Jesuit Father José Luis González said he first encountered the case of a Central American being sent to southern Mexico, then onward to Guatemala, July 11.
He said the U.S. government previously returned Central American migrants under a safe third-country agreement to Guatemala City, “where there is some infrastructure” to receive them.
“Now it’s much worse because they’re being taken to the jungle, to a village called El Ceibo, which has four houses,” he said.
The arrival of flights from McAllen, Texas, to Tapachula, starting Aug. 9, caught the attention of civil society groups and caused an outcry, said Father González, coordinator of the Jesuit Migrant Network, Central America and North America.
A Mexican human rights monitoring network, which includes several Catholic-run migrant shelters, said Aug. 11 the process violates the right to request asylum and risks the lives of people who need international protection.
The statement said a domestic flight arrived Aug. 10 in Tapachula “with persons held in migration centers in central and northern Mexico. From the testimonies collected, these persons detained in the country were explicitly denied, including with insults, the possibility of seeking asylum in Mexico by (Mexican immigration.)”
Families and children were among the migrants being bused to the Guatemalan border, the statement added.
Alejandro Mayorkas, secretary of the U.S. Department of Homeland Security, confirmed the policy Aug. 12, saying “Our expulsion flights are now increasingly moving into the interior of Mexico, so return … is not as easy.

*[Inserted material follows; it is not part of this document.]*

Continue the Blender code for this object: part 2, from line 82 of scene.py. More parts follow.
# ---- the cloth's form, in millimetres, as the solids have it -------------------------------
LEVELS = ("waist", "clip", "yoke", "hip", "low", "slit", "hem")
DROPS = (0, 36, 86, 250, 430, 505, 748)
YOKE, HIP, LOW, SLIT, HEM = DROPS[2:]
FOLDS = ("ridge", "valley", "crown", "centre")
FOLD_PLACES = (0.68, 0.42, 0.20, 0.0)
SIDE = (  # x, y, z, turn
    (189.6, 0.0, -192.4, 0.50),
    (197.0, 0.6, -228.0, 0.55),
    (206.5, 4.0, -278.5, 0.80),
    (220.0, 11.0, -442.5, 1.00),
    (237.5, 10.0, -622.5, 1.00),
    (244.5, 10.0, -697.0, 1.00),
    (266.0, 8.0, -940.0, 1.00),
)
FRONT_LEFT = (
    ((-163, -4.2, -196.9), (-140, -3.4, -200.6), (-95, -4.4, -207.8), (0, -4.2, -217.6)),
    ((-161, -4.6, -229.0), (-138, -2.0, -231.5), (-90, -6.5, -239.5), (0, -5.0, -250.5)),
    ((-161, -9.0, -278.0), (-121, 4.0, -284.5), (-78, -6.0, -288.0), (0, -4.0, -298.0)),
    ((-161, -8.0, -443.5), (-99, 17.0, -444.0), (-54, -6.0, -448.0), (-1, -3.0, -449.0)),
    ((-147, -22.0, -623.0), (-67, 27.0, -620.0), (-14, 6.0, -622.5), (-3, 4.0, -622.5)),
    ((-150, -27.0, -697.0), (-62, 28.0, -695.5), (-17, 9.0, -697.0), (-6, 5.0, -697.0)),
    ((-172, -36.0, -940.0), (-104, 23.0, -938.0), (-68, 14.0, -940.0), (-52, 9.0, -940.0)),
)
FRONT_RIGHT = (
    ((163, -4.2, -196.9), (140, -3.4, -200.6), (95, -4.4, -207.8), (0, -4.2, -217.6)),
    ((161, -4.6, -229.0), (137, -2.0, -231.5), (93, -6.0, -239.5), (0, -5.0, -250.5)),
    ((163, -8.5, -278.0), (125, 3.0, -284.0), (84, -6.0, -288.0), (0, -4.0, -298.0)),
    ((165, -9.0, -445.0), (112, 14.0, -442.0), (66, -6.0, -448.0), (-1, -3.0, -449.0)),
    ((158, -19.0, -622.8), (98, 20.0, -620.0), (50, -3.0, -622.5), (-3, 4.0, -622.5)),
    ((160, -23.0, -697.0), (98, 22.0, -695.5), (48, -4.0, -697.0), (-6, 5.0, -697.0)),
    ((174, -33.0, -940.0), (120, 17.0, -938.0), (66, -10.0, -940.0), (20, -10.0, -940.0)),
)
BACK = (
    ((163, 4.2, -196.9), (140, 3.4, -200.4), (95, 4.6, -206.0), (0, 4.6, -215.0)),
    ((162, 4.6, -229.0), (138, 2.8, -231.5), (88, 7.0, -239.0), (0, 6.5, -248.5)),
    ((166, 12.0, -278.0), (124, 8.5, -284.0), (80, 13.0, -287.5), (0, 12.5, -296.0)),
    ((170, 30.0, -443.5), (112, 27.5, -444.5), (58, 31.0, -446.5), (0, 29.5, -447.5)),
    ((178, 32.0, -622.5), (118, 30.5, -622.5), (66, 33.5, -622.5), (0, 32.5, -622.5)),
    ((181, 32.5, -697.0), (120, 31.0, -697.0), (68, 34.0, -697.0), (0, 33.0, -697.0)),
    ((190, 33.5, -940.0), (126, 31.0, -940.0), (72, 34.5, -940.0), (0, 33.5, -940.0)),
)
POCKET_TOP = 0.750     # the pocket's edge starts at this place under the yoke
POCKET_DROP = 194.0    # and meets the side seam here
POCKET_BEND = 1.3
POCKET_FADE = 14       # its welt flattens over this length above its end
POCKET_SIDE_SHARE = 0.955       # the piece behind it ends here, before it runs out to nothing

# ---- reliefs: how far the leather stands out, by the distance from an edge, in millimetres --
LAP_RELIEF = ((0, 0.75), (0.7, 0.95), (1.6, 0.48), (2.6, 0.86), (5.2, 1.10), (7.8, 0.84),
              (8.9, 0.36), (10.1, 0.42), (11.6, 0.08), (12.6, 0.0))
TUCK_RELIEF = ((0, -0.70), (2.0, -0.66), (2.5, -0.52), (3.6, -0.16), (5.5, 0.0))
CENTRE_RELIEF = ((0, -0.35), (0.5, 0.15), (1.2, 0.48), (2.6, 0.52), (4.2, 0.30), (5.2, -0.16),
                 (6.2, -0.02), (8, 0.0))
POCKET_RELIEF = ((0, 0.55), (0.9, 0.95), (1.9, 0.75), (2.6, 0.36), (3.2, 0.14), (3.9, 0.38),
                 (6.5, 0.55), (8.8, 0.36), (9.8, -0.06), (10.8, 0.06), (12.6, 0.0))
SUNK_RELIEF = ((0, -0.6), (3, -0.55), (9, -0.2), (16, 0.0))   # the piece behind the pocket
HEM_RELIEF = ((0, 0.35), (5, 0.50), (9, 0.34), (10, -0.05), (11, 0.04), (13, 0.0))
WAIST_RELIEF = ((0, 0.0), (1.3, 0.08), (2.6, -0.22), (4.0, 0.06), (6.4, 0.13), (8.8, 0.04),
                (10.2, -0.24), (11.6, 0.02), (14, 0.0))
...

We are doing so in collaboration with Mexico.”
Mexican officials have not commented on the flights. Mexican migrants — not Central Americans — have previously been returned to Mexican cities far from the U.S. border.
The removals come as the U.S. authorities detain record numbers of migrants along the southwestern border. More than 212,600 migrants — the highest monthly total in 21 years — were detained in July, according to U.S. Customs and Border Protection.
The U.S. government has turned to Mexico in recent years to slow the stream of migrants traveling through the country toward the U.S. border.